My original thought was to cut and implant, but I was being chicken and consequently got over creative. I think your way is the way I'll go, except one frame has zigzag wires in it frustratingly. I've seen people use elastic bands, but I wince when they sugest the bees knaw them off!

I have five books on the go, Layens', Sheraskin's and a couple of Phill Chandler's, so I'm up to my ears with wonderful info, as well as your helpful advice now, for which my sinceer thanks.
 
Could you describe that? My understanding is you could just mount national/langstroth frames at 90 degrees in a layens frame. Fill in any voids with wood, or let the bees fill the rest of the layens frame up with comb if there is a good flow on.

If you want completely new comb then extracting/crushing and straining is probably the way to go. However, I'd try and make use of the presumably straight nuc comb you have. Cut it out of its national frame and trim it so if fits across the layens frame and wedge it in place with an extra bar of wood. For extra security I use short lengths of bamboo BBQ skewer which fit into a 3mm hole in the frame and can be pressed into the comb. The bees will repair the sides/top attachments so it holds firm. You can then remove the extra bar of wood (or just leave it if that potentially causes damage).

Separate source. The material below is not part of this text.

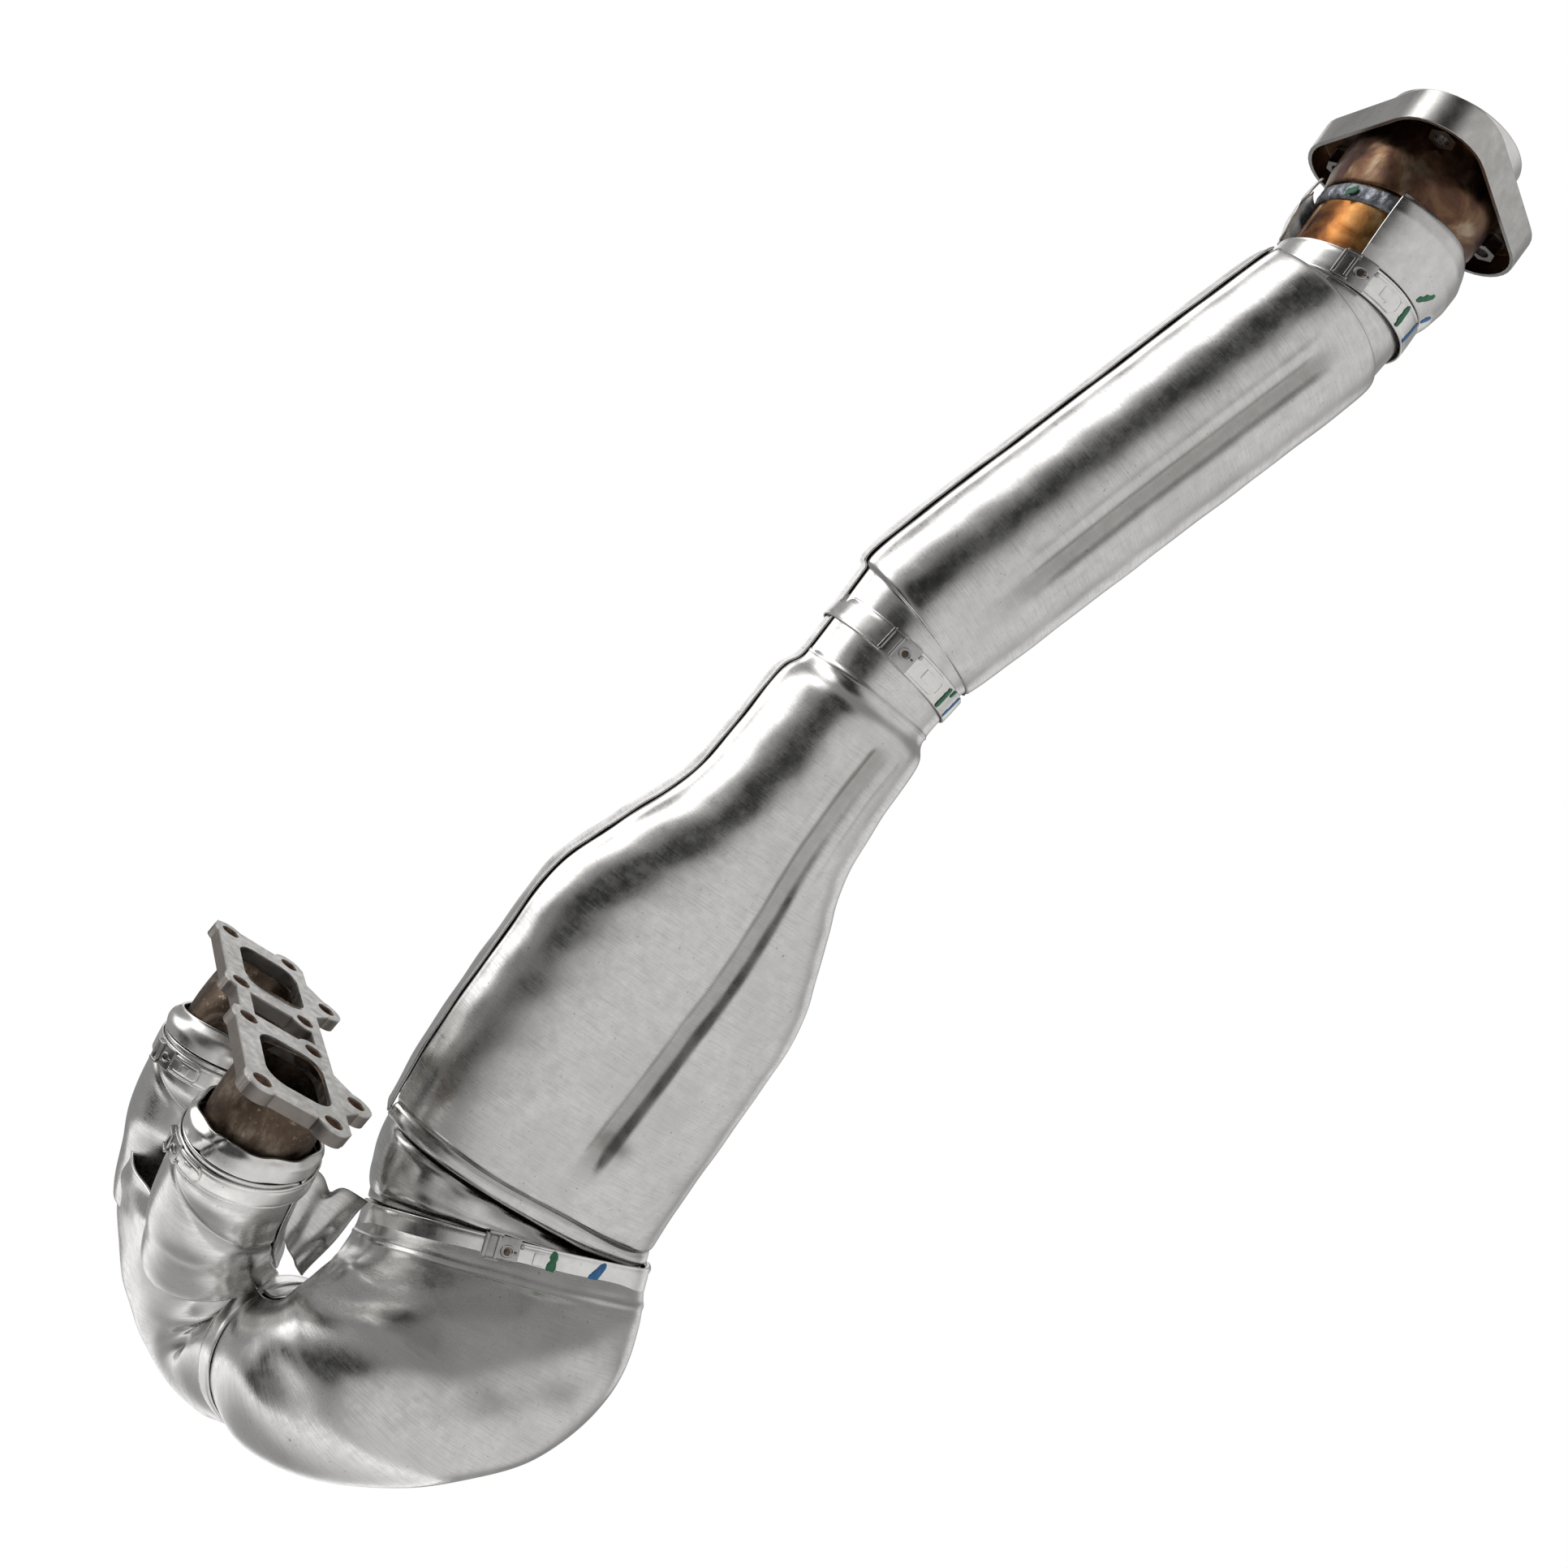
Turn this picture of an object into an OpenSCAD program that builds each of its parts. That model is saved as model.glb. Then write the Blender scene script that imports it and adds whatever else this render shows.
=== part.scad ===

You've presumably read Cours complet d'apiculture (rebranded Keeping bees in horizontal hives), but Layens also wrote a number of other short books. You can find the text at warsaw-hive.com/layens (shameless plug).
I've just twigged what you meant by hanging a nationl/langstroth frame into a layens frame. How simple is that. Silly me! The hatching and transition happend so fast and with the queen excluder the open spaces wouldn't have present a problem.
 
That's exactly what I did, sectioned off a 90 degree hanging space for the natiomnaal frames, filling the open side area with ply and the under and side voids with sawdust and woodland waste (a la eco hive) which all worked well, except the damness of frass warped the Dr Sheraskin hive inner skin. I included a queen excluder in case she was tempted to return to her roots and contimue laying in those nuc frames.

My original thought was to cut and implant, but I was being chicken and consequently got over creative. I think your way is the way I'll go, except one frame has zigzag wires in it frustratingly. I've seen people use elastic bands, but I wince when they sugest the bees knaw them off!

I have five books on the go, Layens', Sheraskin's and a couple of Phill Chandler's, so I'm up to my ears with wonderful info, as well as your helpful advice now, for which my sinceer thanks.
I think you did well to change the direction of combs. Are you using starter strips or full foundation? It gives me some hope as I've started a custom hive that is going to have it's super frames at a right angle to its brood frames. At the moment I've bodged it so they are in the same orientation, but now I want to turn them around although it seems risky without full foundation. I think in Spain they super 12 frame layens hives like this? I think @fian has previously said this?

It's a shame about your plywood. Damp is a something I have yet to fully master. My approach now is to go for breathable materials as when I painted some boxes with ordinary Dulux paint they developed bad rot within a couple of years. Phil's eco floor seems like a nice idea, but I think needs a mesh floor underneath for drainage. It's something I probably should try as the solid wooden floors on my Warrés can get very wet (and are now rotting).

I think it is also important to match the hive volume to the colony. Putting a small swarm in a large box seems to generate more moisture as presumably it doesn't have the heat to dry things out. In the early editions of his books Layens used to use a foldable partition to make his hives smaller. He dropped this after some temperature experiments by Bonnier. Derek Mitchel might now question the validity of those experiments.

I use beekeeping books to send me to sleep. I've read lots of them, but can't remember much from them!

I'm glad you stuck with the Layens hive.